━━ Supplied entries

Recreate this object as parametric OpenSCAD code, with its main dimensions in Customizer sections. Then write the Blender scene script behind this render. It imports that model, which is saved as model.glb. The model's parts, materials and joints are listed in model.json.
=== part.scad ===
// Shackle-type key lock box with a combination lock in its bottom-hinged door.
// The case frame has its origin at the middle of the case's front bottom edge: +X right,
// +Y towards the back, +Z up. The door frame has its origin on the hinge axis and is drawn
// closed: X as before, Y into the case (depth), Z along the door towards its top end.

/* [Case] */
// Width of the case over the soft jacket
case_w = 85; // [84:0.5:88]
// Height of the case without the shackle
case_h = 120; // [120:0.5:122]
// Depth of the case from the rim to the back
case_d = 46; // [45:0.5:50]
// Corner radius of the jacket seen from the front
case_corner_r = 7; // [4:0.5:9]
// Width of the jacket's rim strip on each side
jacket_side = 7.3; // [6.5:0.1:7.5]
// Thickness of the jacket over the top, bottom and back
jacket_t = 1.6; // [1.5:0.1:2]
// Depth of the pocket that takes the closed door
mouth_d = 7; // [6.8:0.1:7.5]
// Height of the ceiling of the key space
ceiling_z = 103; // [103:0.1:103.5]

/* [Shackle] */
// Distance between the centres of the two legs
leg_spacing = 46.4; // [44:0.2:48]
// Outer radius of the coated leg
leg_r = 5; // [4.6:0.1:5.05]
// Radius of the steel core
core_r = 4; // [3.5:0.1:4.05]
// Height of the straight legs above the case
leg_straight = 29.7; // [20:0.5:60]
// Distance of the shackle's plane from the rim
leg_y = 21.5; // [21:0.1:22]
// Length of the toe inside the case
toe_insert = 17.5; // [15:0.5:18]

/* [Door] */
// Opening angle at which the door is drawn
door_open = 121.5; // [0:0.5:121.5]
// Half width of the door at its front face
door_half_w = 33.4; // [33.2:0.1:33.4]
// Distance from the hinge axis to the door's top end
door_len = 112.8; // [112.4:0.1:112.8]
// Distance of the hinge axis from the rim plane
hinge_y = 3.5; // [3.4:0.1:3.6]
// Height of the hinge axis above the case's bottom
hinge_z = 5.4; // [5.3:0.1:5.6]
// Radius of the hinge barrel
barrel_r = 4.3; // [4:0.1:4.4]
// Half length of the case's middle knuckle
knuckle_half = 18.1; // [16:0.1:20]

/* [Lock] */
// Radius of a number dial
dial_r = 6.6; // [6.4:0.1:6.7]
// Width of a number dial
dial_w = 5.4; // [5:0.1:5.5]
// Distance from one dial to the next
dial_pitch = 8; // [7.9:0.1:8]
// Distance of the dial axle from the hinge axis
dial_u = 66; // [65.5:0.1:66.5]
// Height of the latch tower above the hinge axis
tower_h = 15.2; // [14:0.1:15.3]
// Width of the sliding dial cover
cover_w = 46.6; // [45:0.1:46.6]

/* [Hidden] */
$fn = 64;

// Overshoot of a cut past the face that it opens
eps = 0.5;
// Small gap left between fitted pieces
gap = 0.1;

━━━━
━━ Supplied entries

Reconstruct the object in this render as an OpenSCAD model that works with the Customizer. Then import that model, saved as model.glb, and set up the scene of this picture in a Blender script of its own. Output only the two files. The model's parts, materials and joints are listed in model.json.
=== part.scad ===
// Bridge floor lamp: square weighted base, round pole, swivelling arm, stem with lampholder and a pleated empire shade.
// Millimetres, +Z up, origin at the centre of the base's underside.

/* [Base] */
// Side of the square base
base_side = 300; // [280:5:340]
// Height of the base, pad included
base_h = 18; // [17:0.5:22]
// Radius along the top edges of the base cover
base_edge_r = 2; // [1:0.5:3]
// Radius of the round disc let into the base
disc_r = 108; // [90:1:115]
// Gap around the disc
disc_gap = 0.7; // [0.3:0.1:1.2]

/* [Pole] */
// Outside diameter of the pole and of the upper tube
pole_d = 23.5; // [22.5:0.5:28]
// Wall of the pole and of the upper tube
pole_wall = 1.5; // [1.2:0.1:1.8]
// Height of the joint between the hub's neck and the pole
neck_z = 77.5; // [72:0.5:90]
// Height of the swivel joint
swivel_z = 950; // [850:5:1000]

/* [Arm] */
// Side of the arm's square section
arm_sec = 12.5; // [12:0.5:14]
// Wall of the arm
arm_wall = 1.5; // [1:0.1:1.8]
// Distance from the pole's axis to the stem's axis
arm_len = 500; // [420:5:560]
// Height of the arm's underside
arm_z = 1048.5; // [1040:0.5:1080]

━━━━

• [Exercise details]:
From the listing above, output exactly the run of lines that starts with the line containing "Recreate this object" and ends with the line containing "its top end.".

• [Answer in full]:
Recreate this object as parametric OpenSCAD code, with its main dimensions in Customizer sections. Then write the Blender scene script behind this render. It imports that model, which is saved as model.glb. The model's parts, materials and joints are listed in model.json.
=== part.scad ===
// Shackle-type key lock box with a combination lock in its bottom-hinged door.
// The case frame has its origin at the middle of the case's front bottom edge: +X right,
// +Y towards the back, +Z up. The door frame has its origin on the hinge axis and is drawn
// closed: X as before, Y into the case (depth), Z along the door towards its top end.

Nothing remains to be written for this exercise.